▼

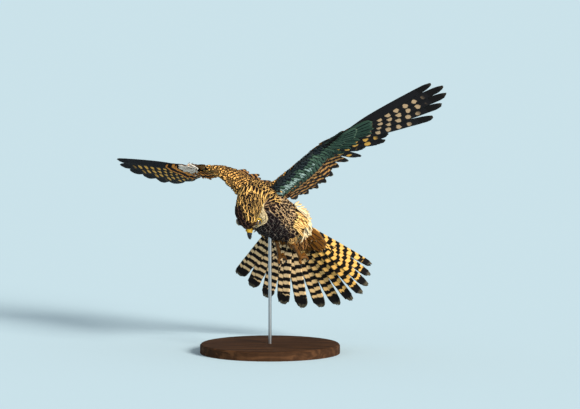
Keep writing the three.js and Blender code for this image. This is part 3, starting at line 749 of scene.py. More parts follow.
# %% Asking the skin
def place_on(form, points):
    """How far each point is from one form, the share along it and the turn round it."""
    count = len(form["centre"]) - 1
    nearest = np.full(len(points), np.inf)
    share, turn = np.zeros(len(points)), np.zeros(len(points))
    for i in range(count):
        start, step = form["centre"][i], form["centre"][i + 1] - form["centre"][i]
        t = np.clip((points - start) @ step / (step @ step), 0, 1)
        size = form["size"][i] + np.outer(t, form["size"][i + 1] - form["size"][i])
        offset = points - start - np.outer(t, step)
        x = dots(offset, form["across"][i]) / size[:, 0]
        y = dots(offset, form["upward"][i]) / size[:, 1]
        beyond = np.abs(offset @ step) / np.linalg.norm(step)
        distance = (np.hypot(x, y) - 1) * np.sqrt(size[:, 0] * size[:, 1]) + beyond
        closer = distance < nearest
        nearest = np.where(closer, distance, nearest)
        share = np.where(closer, (i + t) / count, share)
        turn = np.where(closer, np.arctan2(y, x), turn)
    return nearest, share, turn


def locate(points):
    """For each point the form it is on, the share along and the turn round it, and the lie."""
    best = np.full(len(points), np.inf)
    place = {"form": np.zeros(len(points), int), "along": np.zeros(len(points)),
             "turn": np.zeros(len(points))}
    flow = np.zeros((len(points), 3))
    for number, form in enumerate(FORMS.values()):
        nearest, share, turn = place_on(form, points)
        weight = 1 / (1.5 + np.maximum(nearest, 0)) ** 3
        flow += unit(through(form["lie"], share)) * weight[:, None]
        closer = nearest < best
        best = np.where(closer, nearest, best)
        for key, value in (("form", number), ("along", share), ("turn", turn)):
            place[key] = np.where(closer, value, place[key])
    place["lie"] = unit(flow)
    return place


skin_points = vertices_of(skin_mesh)
skin_normals = vertices_of(skin_mesh, "normal")
skin_faces = [tuple(face.vertices) for face in skin_mesh.polygons]
skin_tree = BVHTree.FromPolygons(skin_points.tolist(), skin_faces)
print("skin points", len(skin_points))

# %% [markdown]
# ## Feathers
# Thousands of feathers share a few shapes, so one small vane is made as a grid with a second
# sheet below it that shares its rim. It is then placed many times over as arrays, and bent so
# that it follows the skin. Real barbs would be far too many, so a feather is one thin closed
# leaf, and its barbs are left to the material. The rows crowd to the tip, where it is round.

# %% One unit vane
CROWD_TIP = 1.5


def unit_vane(columns, rows):
    """A closed vane: u across and v along, 0 to 1, side +1 above and -1 below, 0 on the rim."""
    bm = bmesh.new()
    bmesh.ops.create_grid(bm, x_segments=columns, y_segments=rows, size=0.5,
                          matrix=Matrix.Translation((0.5, 0.5, 0)))
    copy = bmesh.ops.duplicate(bm, geom=bm.verts[:] + bm.edges[:] + bm.faces[:])["geom"]
    lower = {item for item in copy if isinstance(item, bmesh.types.BMVert)}
    bmesh.ops.reverse_faces(bm, faces=[f for f in copy if isinstance(f, bmesh.types.BMFace)])
    for vert in bm.verts:
        inside = 0.001 < vert.co.x < 0.999 and 0.001 < vert.co.y < 0.999
        vert.co.z = (-1 if vert in lower else 1) if inside else 0
    bmesh.ops.remove_doubles(bm, verts=bm.verts, dist=1e-5)
    bm.verts.index_update()
    corners = np.array([[vert.index for vert in face.verts] for face in bm.faces])
    uvs = np.array([vert.co[:] for vert in bm.verts])
    below = np.array([face.normal.z < 0 or sum(v.co.z for v in face.verts) < 0
                      for face in bm.faces])
    bm.free()
    return {"u": uvs[:, 0], "v": 1 - (1 - uvs[:, 1]) ** CROWD_TIP, "side": uvs[:, 2],
            "corners": corners, "below": below}


SMALL_VANE = unit_vane(2, 4)
COVERT_VANE = unit_vane(4, 6)
FLIGHT_VANE = unit_vane(8, 24)
print("faces of a small vane", len(SMALL_VANE["corners"]),
      "of a flight feather", len(FLIGHT_VANE["corners"]))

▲

Exercise –
Repeat the listing exactly, from its first line to its last.

Task answer –
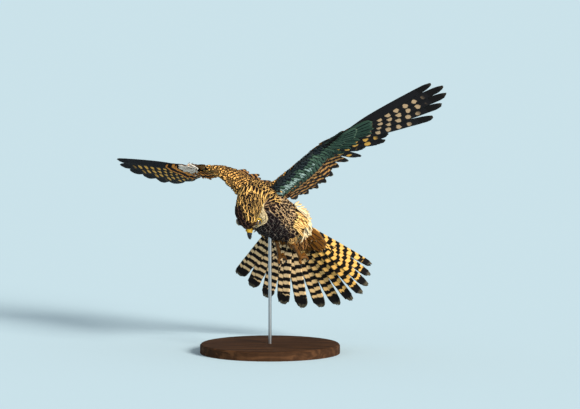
Keep writing the three.js and Blender code for this image. This is part 3, starting at line 749 of scene.py. More parts follow.
# %% Asking the skin
def place_on(form, points):
    """How far each point is from one form, the share along it and the turn round it."""
    count = len(form["centre"]) - 1
    nearest = np.full(len(points), np.inf)
    share, turn = np.zeros(len(points)), np.zeros(len(points))
    for i in range(count):
        start, step = form["centre"][i], form["centre"][i + 1] - form["centre"][i]
        t = np.clip((points - start) @ step / (step @ step), 0, 1)
        size = form["size"][i] + np.outer(t, form["size"][i + 1] - form["size"][i])
        offset = points - start - np.outer(t, step)
        x = dots(offset, form["across"][i]) / size[:, 0]
        y = dots(offset, form["upward"][i]) / size[:, 1]
        beyond = np.abs(offset @ step) / np.linalg.norm(step)
        distance = (np.hypot(x, y) - 1) * np.sqrt(size[:, 0] * size[:, 1]) + beyond
        closer = distance < nearest
        nearest = np.where(closer, distance, nearest)
        share = np.where(closer, (i + t) / count, share)
        turn = np.where(closer, np.arctan2(y, x), turn)
    return nearest, share, turn


def locate(points):
    """For each point the form it is on, the share along and the turn round it, and the lie."""
    best = np.full(len(points), np.inf)
    place = {"form": np.zeros(len(points), int), "along": np.zeros(len(points)),
             "turn": np.zeros(len(points))}
    flow = np.zeros((len(points), 3))
    for number, form in enumerate(FORMS.values()):
        nearest, share, turn = place_on(form, points)
        weight = 1 / (1.5 + np.maximum(nearest, 0)) ** 3
        flow += unit(through(form["lie"], share)) * weight[:, None]
        closer = nearest < best
        best = np.where(closer, nearest, best)
        for key, value in (("form", number), ("along", share), ("turn", turn)):
            place[key] = np.where(closer, value, place[key])
    place["lie"] = unit(flow)
    return place


skin_points = vertices_of(skin_mesh)
skin_normals = vertices_of(skin_mesh, "normal")
skin_faces = [tuple(face.vertices) for face in skin_mesh.polygons]
skin_tree = BVHTree.FromPolygons(skin_points.tolist(), skin_faces)
print("skin points", len(skin_points))

# %% [markdown]
# ## Feathers
# Thousands of feathers share a few shapes, so one small vane is made as a grid with a second
# sheet below it that shares its rim. It is then placed many times over as arrays, and bent so
# that it follows the skin. Real barbs would be far too many, so a feather is one thin closed
# leaf, and its barbs are left to the material. The rows crowd to the tip, where it is round.

# %% One unit vane
CROWD_TIP = 1.5


def unit_vane(columns, rows):
    """A closed vane: u across and v along, 0 to 1, side +1 above and -1 below, 0 on the rim."""
    bm = bmesh.new()
    bmesh.ops.create_grid(bm, x_segments=columns, y_segments=rows, size=0.5,
                          matrix=Matrix.Translation((0.5, 0.5, 0)))
    copy = bmesh.ops.duplicate(bm, geom=bm.verts[:] + bm.edges[:] + bm.faces[:])["geom"]
    lower = {item for item in copy if isinstance(item, bmesh.types.BMVert)}
    bmesh.ops.reverse_faces(bm, faces=[f for f in copy if isinstance(f, bmesh.types.BMFace)])
    for vert in bm.verts:
        inside = 0.001 < vert.co.x < 0.999 and 0.001 < vert.co.y < 0.999
        vert.co.z = (-1 if vert in lower else 1) if inside else 0
    bmesh.ops.remove_doubles(bm, verts=bm.verts, dist=1e-5)
    bm.verts.index_update()
    corners = np.array([[vert.index for vert in face.verts] for face in bm.faces])
    uvs = np.array([vert.co[:] for vert in bm.verts])
    below = np.array([face.normal.z < 0 or sum(v.co.z for v in face.verts) < 0
                      for face in bm.faces])
    bm.free()
    return {"u": uvs[:, 0], "v": 1 - (1 - uvs[:, 1]) ** CROWD_TIP, "side": uvs[:, 2],
            "corners": corners, "below": below}


SMALL_VANE = unit_vane(2, 4)
COVERT_VANE = unit_vane(4, 6)
FLIGHT_VANE = unit_vane(8, 24)
print("faces of a small vane", len(SMALL_VANE["corners"]),
      "of a flight feather", len(FLIGHT_VANE["corners"]))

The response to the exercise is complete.